Given material:
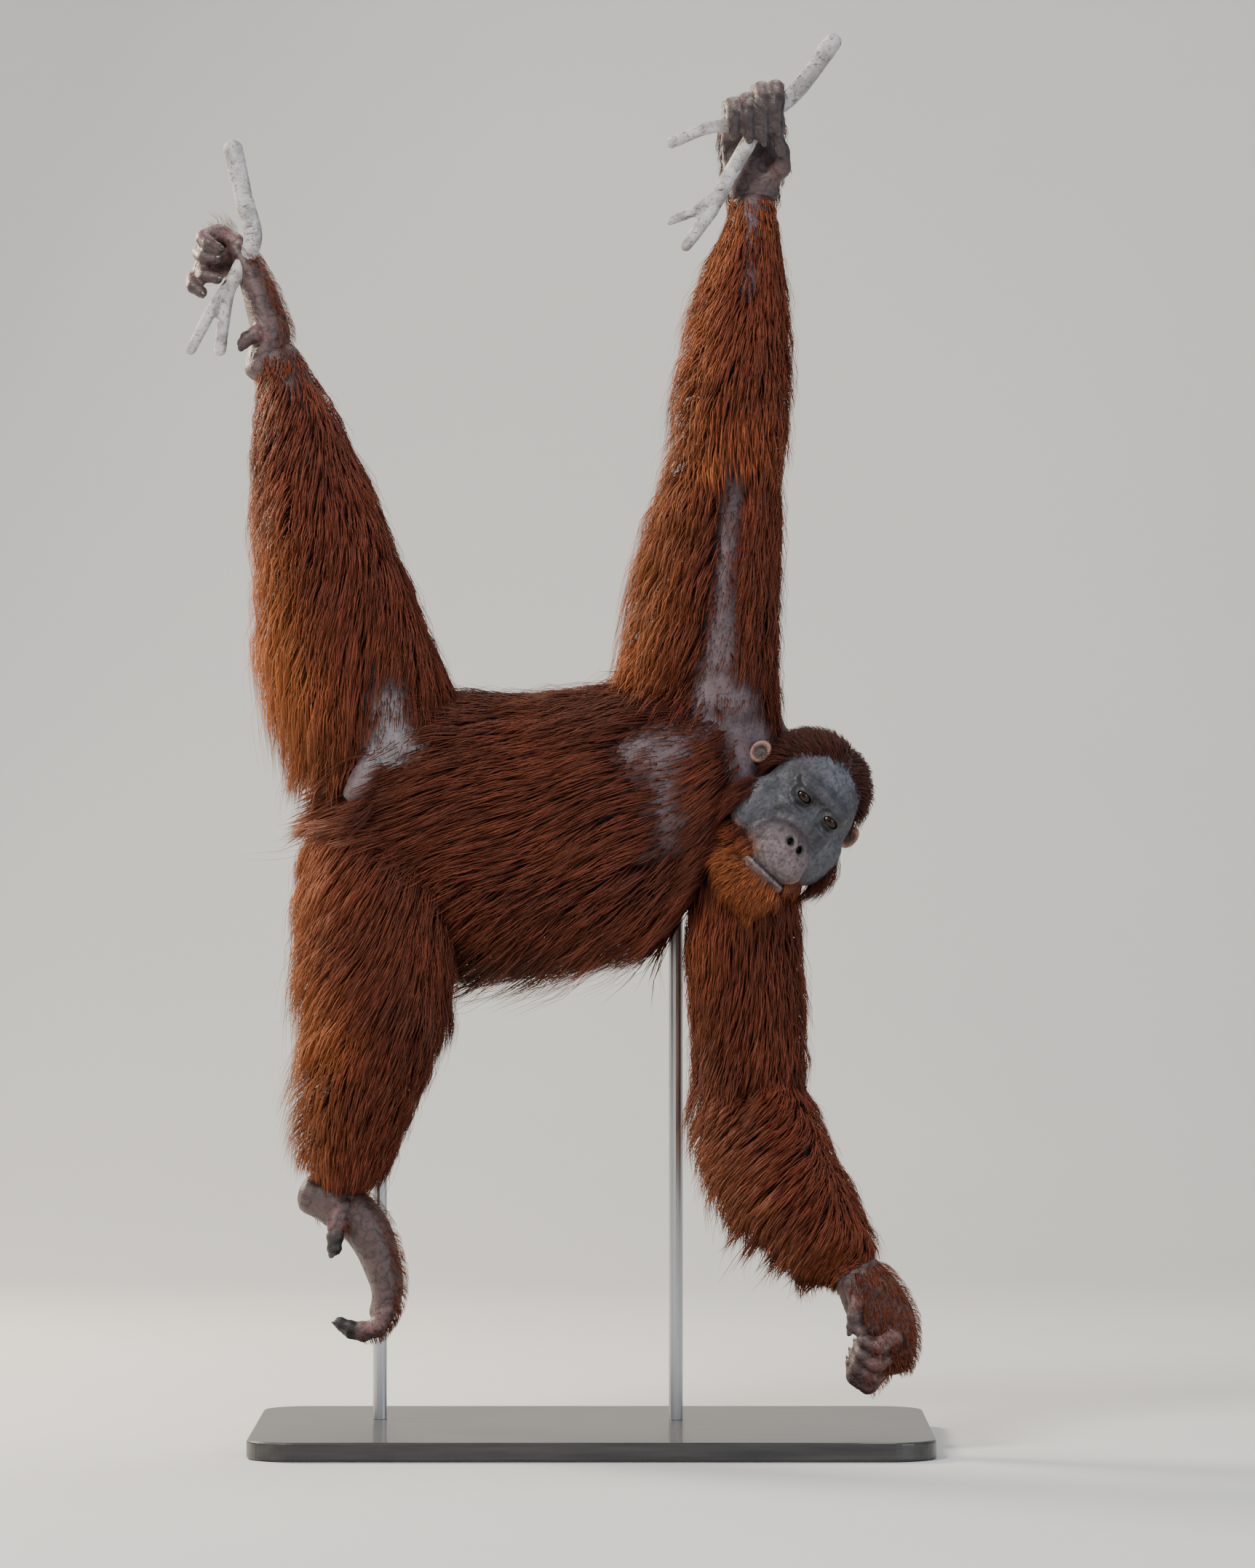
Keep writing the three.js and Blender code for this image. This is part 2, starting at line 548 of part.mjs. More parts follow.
// Locks, with the way that the hair lies on each part
const DOWN_ARM = [-0.16, 0.02, -1];
const LOCKS = {
  chest: locksOn(trunk,
    { rows: 2, columns: 6, from: 0.66, to: 0.93, lie: [-1, 0, -0.35], length: 161, seed: 11, width: 62 }),
  abdomen: locksOn(trunk,
    { rows: 2, columns: 7, from: 0.4, to: 0.62, lie: [-1, 0, -0.5], length: 168, seed: 12, width: 66 }),
  pelvis: locksOn(trunk,
    { rows: 2, columns: 7, from: 0.08, to: 0.36, lie: [-0.8, 0, -0.7], length: 147, seed: 13, width: 62 }),
  neck: locksOn(neck,
    { rows: 1, columns: 5, from: 0.1, to: 0.4, lie: [-0.8, 0, -0.5], length: 60, seed: 14 }),
  upper_arm_right: locksOn(upperArmRight,
    { rows: 3, columns: 4, from: 0.22, to: 1, lie: DOWN_ARM, length: 161, seed: 15, width: 52 }),
  forearm_right: locksOn(forearmRight,
    { rows: 3, columns: 4, from: 0.06, to: 0.92, lie: DOWN_ARM, length: 147, seed: 16, width: 50 }),
  upper_arm_left: locksOn(upperArmLeft,
    { rows: 3, columns: 4, from: 0.12, to: 0.92, lie: [-0.12, 0.02, -1], length: 154, seed: 17, width: 52 }),
  forearm_left: locksOn(forearmLeft,
    { rows: 3, columns: 5, from: 0.08, to: 0.92, lie: [-0.5, 0.2, -0.8], length: 84, seed: 18 }),
  thigh_right: locksOn(thighRight,
    { rows: 2, columns: 6, from: 0.15, to: 1, lie: [-0.1, 0.05, -1], length: 161, seed: 19 }),
  shank_right: locksOn(shankRight,
    { rows: 2, columns: 5, from: 0.06, to: 0.85, lie: [-0.06, 0.04, -1], length: 147, seed: 20 }),
  thigh_left: locksOn(thighLeft,
    { rows: 3, columns: 4, from: 0.2, to: 0.95, lie: [-0.3, 0.05, -1], length: 161, seed: 21, width: 52 }),
  shank_left: locksOn(shankLeft,
    { rows: 3, columns: 4, from: 0.04, to: 0.9, lie: [-0.34, 0.05, -1], length: 116, seed: 22, width: 50 }),
  head: [...crownLocks(), ...beardLocks()],
};

// Hair of the crown lies back over the head, and the beard hangs from the chin and cheeks.
function headLock(from, towards, tip, width) {
  const root = vec(headPlace(from));
  const out = root.clone().sub(vec(headPlace(towards))).normalize();
  return { root, out, tip: vec(headPlace(tip)), width, thick: LOCK_THICK * 0.7 };
}

function crownLocks() {
  const list = [];
  const centre = [0, -90, 22];
  for (let row = 0; row < 2; row += 1) {
    for (let i = 0; i < 4; i += 1) {
      const turn = -1.05 + (2.1 * (i + 0.5 * row)) / 3.5;
      const rise = row === 0 ? 0.98 : 0.5;
      const at = (radius, tilt) => [
        centre[0] + Math.sin(turn) * radius,
        centre[1] + Math.cos(turn) * Math.sin(tilt) * radius,
        centre[2] + Math.cos(turn) * Math.cos(tilt) * radius,
      ];
      list.push(headLock(at(68, rise - 0.2), centre, at(80, rise - 1.2), 46));
    }
  }
  return list;
}

function beardLocks() {
  const list = [];
  for (let i = 0; i < 5; i += 1) {
    const turn = -1.2 + (2.4 * i) / 4;
    const x = Math.sin(turn);
    const y = Math.cos(turn);
    list.push(headLock([x * 48, -30 + y * 26, -128], [0, -30, -118], [x * 46, -34 + y * 30, -172 - y * 8], 36));
    list.push(headLock([x * 54, -48 + y * 20, -78], [0, -50, -60], [x * 64, -52 + y * 16, -132], 38));
  }
  return list;
}

// Parts of the trunk, clear of each other by thin cuts
const groin = new Loft([
  [[-316, -66, 858], 28, 26], [[-336, -84, 836], 23, 22], [[-346, -90, 822], 18, 17],
], { sides: 10, rings: 7, share: 0 });
const FAR = 900;
const trunkPart = (from, to) => (extra) => trunk.body(extra).intersect(slab(from - extra, to + extra));

// Each node as a function of how much it is grown, in the order in which one is fitted round another
const ORDER = [
  ['chest', trunkPart(CHEST_SPLIT_X + GAP / 2, FAR)],
  ['abdomen', trunkPart(PELVIS_SPLIT_X + GAP / 2, CHEST_SPLIT_X - GAP / 2)],
  ['pelvis', (extra) => trunkPart(-FAR, PELVIS_SPLIT_X - GAP / 2)(extra).add(groin.body(extra))],
  ['neck', (extra) => neck.body(extra)],
  ['upper_arm_right', (extra) => upperArmRight.body(extra)],
  ['upper_arm_left', (extra) => upperArmLeft.body(extra)],
  ['forearm_right', (extra) => forearmRight.body(extra)],
  ['forearm_left', (extra) => forearmLeft.body(extra)],
  ['thigh_right', (extra) => thighRight.body(extra)],
  ['thigh_left', (extra) => thighLeft.body(extra)],
  ['shank_right', (extra) => shankRight.body(extra)],
  ['shank_left', (extra) => shankLeft.body(extra)],
  ['head', (extra) => (extra ? joined([...headForms(extra), beard.body(extra)]) : head())],
  ['ear_right', (extra) => ear(-1, extra)],
  ['ear_left', (extra) => ear(1, extra)],
  ['branch_hand', branchHand],
  ['branch_foot', branchFoot],
  ['hand_right', handRight],
  ['hand_left', handLeft],
  ['foot_right', footRight],
  ['foot_left', footLeft],
  ['stand_rod_hip', (extra) => rod(HIP_ROD, extra)],
  ['stand_rod_chest', (extra) => rod(CHEST_ROD, extra)],
];

const reachOf = (shape) => {
  const { min, max } = shape.boundingBox();
  return new THREE.Box3(vec(min), vec(max));
};
const near = (a, b) => a.box.intersectsBox(b.box);

const parts = ORDER.map(([name, make]) => {
  const clear = make(GAP);
  const locks = LOCKS[name] ?? [];
  const lockShapes = locks.map((item) => lock(item));
  const lockClear = locks.length ? joined(locks.map((item) => lock(item, GAP))) : null;
  const box = reachOf(lockClear ? clear.add(lockClear) : clear);
  return { name, core: make(0), clear, lockShapes, lockClear, box };
});

// A node's core is cut clear of the cores before it, and its locks of every other core and
// of the locks before it.
function nodeShape(index) {
  const part = parts[index];
  const others = parts.filter((other) => other !== part && near(part, other));
  const before = others.filter((other) => parts.indexOf(other) < index);
  const core = cutBy(part.core, before.map((other) => other.clear));
  if (!part.lockShapes.length) return core;
  const cores = others.map((other) => other.clear);
  const earlierLocks = before.map((other) => other.lockClear).filter(Boolean);
  return core.add(cutBy(joined(part.lockShapes), [...cores, ...earlierLocks]));
}

const finishOf = (name) => {
  if (name === 'head') return 'face';
  if (name.startsWith('branch')) return 'bark';
  if (name.startsWith('stand_rod')) return 'rod';
  return /^(hand|foot|ear)/.test(name) ? 'skin' : 'coat';
};

const specimen = new THREE.Group();
specimen.position.copy(SPECIMEN_SHIFT);

function addNode(group, name, geometry, finish) {
  const mesh = new THREE.Mesh(geometry, new THREE.MeshStandardMaterial(FINISHES[finish]));
  mesh.name = name;
  group.add(mesh);
}

parts.forEach(({ name }, index) => addNode(specimen, name, geometryOf(nodeShape(index)), finishOf(name)));
for (const { side, at } of eyes()) {
  const radii = [EYE_RADIUS, EYE_RADIUS, EYE_RADIUS];
  addNode(specimen, side < 0 ? 'eye_right' : 'eye_left', ball(radii, at, null, EYE_DETAIL), 'eye');
}

const group = new THREE.Group();
group.add(specimen);
addNode(group, 'stand_base', standBase(), 'base');

export default group;
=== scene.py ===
"""A still orangutan hanging by its right hand and right foot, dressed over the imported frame."""
import math

import bmesh
import bpy
import numpy as np
from mathutils import Matrix, Vector, noise
from mathutils.bvhtree import BVHTree
from mathutils.kdtree import KDTree


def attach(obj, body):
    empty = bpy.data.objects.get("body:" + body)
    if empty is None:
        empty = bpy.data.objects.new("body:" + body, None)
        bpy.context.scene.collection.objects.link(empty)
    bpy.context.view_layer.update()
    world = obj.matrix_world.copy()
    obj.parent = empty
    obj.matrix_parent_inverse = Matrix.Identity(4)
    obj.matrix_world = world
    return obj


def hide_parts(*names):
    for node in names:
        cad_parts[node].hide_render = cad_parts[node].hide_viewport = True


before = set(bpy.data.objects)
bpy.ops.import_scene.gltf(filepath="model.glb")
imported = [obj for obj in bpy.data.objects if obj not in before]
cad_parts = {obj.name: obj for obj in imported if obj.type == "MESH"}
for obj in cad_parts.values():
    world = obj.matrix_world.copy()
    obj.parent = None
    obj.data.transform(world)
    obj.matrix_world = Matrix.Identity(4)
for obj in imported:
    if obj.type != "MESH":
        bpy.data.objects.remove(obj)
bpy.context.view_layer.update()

bl_info = {
    "name": "Hanging Orangutan",
    "version": (1, 0, 0),
    "blender": (4, 5, 0),
    "location": "3D View > Sidebar > Orangutan",
    "description": "Skin, coat, eyes, perches and stand of a life-size hanging orangutan",
    "category": "Object",
}

# Places are written in millimetres from the middle of the trunk, as in the part, and turned to
# metres in the frame.
MM = 0.001
SPECIMEN_SHIFT = np.array([45.0, 0.0, 0.0])

ELBOW_RIGHT = (138, -14, 1253)
WRIST_RIGHT = (161, 16, 1588)
ELBOW_LEFT = (158, -4, 450)
WRIST_LEFT = (288, -138, 222)
KNEE_RIGHT = (-362, -34, 1135)
ANKLE_RIGHT = (-447, 2, 1385)
KNEE_LEFT = (-292, -58, 558)
ANKLE_LEFT = (-366, -14, 332)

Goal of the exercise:
Repeat the line containing "in imported if" and all subsequent lines through the final line of the data, exactly and with no others.

Output of the task:
cad_parts = {obj.name: obj for obj in imported if obj.type == "MESH"}
for obj in cad_parts.values():
    world = obj.matrix_world.copy()
    obj.parent = None
    obj.data.transform(world)
    obj.matrix_world = Matrix.Identity(4)
for obj in imported:
    if obj.type != "MESH":
        bpy.data.objects.remove(obj)
bpy.context.view_layer.update()

bl_info = {
    "name": "Hanging Orangutan",
    "version": (1, 0, 0),
    "blender": (4, 5, 0),
    "location": "3D View > Sidebar > Orangutan",
    "description": "Skin, coat, eyes, perches and stand of a life-size hanging orangutan",
    "category": "Object",
}

# Places are written in millimetres from the middle of the trunk, as in the part, and turned to
# metres in the frame.
MM = 0.001
SPECIMEN_SHIFT = np.array([45.0, 0.0, 0.0])

ELBOW_RIGHT = (138, -14, 1253)
WRIST_RIGHT = (161, 16, 1588)
ELBOW_LEFT = (158, -4, 450)
WRIST_LEFT = (288, -138, 222)
KNEE_RIGHT = (-362, -34, 1135)
ANKLE_RIGHT = (-447, 2, 1385)
KNEE_LEFT = (-292, -58, 558)
ANKLE_LEFT = (-366, -14, 332)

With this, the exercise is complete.